**Do this**
Note each line where "caption" appears, and copy it.

**Recorded information**
################

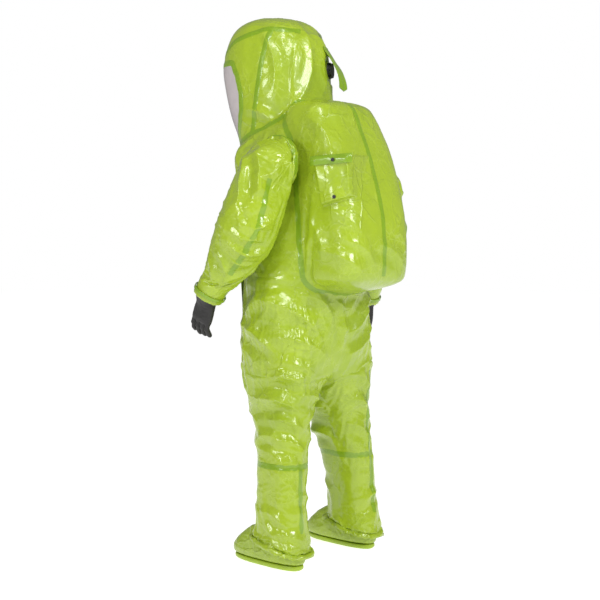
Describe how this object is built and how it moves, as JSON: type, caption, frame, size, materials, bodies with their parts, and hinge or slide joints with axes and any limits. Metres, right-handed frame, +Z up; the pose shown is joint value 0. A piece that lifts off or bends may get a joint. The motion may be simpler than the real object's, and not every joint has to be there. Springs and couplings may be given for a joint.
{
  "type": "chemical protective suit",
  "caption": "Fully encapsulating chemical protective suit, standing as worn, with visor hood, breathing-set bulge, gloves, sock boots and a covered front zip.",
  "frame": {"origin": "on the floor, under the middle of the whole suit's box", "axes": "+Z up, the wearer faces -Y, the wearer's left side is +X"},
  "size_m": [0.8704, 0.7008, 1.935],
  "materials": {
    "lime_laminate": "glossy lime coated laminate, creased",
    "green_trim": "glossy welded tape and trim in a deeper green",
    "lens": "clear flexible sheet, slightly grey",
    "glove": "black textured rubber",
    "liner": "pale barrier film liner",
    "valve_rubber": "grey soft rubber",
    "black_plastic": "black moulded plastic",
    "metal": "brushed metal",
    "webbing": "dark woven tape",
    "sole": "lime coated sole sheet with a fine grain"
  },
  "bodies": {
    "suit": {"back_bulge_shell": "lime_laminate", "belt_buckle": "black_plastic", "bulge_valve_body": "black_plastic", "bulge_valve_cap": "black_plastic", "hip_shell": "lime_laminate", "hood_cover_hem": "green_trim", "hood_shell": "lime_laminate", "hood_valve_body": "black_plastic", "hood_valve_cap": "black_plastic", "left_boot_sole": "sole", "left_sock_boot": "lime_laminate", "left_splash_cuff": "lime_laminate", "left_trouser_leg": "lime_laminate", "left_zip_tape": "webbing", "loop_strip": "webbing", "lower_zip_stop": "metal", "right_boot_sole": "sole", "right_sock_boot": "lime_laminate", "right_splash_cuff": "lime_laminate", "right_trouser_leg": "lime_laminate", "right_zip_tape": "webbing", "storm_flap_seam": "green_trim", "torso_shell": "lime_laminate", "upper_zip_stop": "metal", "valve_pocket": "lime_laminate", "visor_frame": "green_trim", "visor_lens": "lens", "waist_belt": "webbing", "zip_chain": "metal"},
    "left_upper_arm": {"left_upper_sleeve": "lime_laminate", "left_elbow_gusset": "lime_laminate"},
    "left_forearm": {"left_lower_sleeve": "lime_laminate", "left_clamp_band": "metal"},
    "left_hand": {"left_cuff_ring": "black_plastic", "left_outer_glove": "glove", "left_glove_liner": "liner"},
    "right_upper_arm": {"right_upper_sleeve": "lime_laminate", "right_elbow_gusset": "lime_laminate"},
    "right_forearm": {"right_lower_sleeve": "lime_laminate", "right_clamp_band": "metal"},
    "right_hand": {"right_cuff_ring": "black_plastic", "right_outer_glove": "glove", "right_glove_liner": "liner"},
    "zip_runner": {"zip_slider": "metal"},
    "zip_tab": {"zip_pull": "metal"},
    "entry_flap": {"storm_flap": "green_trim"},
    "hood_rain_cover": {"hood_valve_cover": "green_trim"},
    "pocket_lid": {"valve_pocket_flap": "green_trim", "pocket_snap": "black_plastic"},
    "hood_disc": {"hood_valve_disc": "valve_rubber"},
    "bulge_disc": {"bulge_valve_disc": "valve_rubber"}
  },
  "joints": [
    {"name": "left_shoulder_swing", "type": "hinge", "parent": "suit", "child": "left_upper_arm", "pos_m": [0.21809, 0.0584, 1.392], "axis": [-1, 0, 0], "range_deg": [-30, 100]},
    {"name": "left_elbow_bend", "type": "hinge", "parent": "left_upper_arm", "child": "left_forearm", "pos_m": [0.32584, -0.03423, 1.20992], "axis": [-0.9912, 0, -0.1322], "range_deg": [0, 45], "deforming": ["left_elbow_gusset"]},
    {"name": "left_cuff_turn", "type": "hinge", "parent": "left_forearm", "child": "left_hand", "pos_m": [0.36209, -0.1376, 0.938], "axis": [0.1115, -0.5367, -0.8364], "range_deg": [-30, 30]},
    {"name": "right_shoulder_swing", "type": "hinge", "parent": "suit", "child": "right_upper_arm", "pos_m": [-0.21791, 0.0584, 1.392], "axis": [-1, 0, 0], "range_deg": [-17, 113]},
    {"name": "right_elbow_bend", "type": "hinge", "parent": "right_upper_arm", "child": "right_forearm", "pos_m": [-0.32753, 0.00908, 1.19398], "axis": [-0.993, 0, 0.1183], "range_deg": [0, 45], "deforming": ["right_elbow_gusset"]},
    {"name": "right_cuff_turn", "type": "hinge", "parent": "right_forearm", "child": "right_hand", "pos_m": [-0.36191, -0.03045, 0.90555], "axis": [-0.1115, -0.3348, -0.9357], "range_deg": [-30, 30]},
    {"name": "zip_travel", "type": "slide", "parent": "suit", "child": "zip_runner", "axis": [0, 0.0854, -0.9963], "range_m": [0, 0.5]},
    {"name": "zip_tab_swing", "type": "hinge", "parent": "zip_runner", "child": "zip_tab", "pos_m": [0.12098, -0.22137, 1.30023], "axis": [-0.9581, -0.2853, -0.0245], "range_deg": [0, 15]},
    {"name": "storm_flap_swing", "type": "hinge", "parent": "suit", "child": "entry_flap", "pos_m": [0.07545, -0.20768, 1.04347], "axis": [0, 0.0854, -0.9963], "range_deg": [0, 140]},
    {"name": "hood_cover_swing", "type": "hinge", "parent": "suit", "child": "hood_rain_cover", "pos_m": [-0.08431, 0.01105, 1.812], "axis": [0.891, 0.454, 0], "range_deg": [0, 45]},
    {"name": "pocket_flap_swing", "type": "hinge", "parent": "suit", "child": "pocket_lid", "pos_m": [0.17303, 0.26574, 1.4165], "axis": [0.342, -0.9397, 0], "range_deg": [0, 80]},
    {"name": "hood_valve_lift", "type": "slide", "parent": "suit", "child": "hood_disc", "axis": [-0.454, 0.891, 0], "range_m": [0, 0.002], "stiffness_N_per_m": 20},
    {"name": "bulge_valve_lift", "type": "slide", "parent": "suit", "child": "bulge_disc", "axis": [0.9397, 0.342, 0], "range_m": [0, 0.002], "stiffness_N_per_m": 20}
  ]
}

################

**Answer to this task**
Describe how this object is built and how it moves, as JSON: type, caption, frame, size, materials, bodies with their parts, and hinge or slide joints with axes and any limits. Metres, right-handed frame, +Z up; the pose shown is joint value 0. A piece that lifts off or bends may get a joint. The motion may be simpler than the real object's, and not every joint has to be there. Springs and couplings may be given for a joint.
  "caption": "Fully encapsulating chemical protective suit, standing as worn, with visor hood, breathing-set bulge, gloves, sock boots and a covered front zip.",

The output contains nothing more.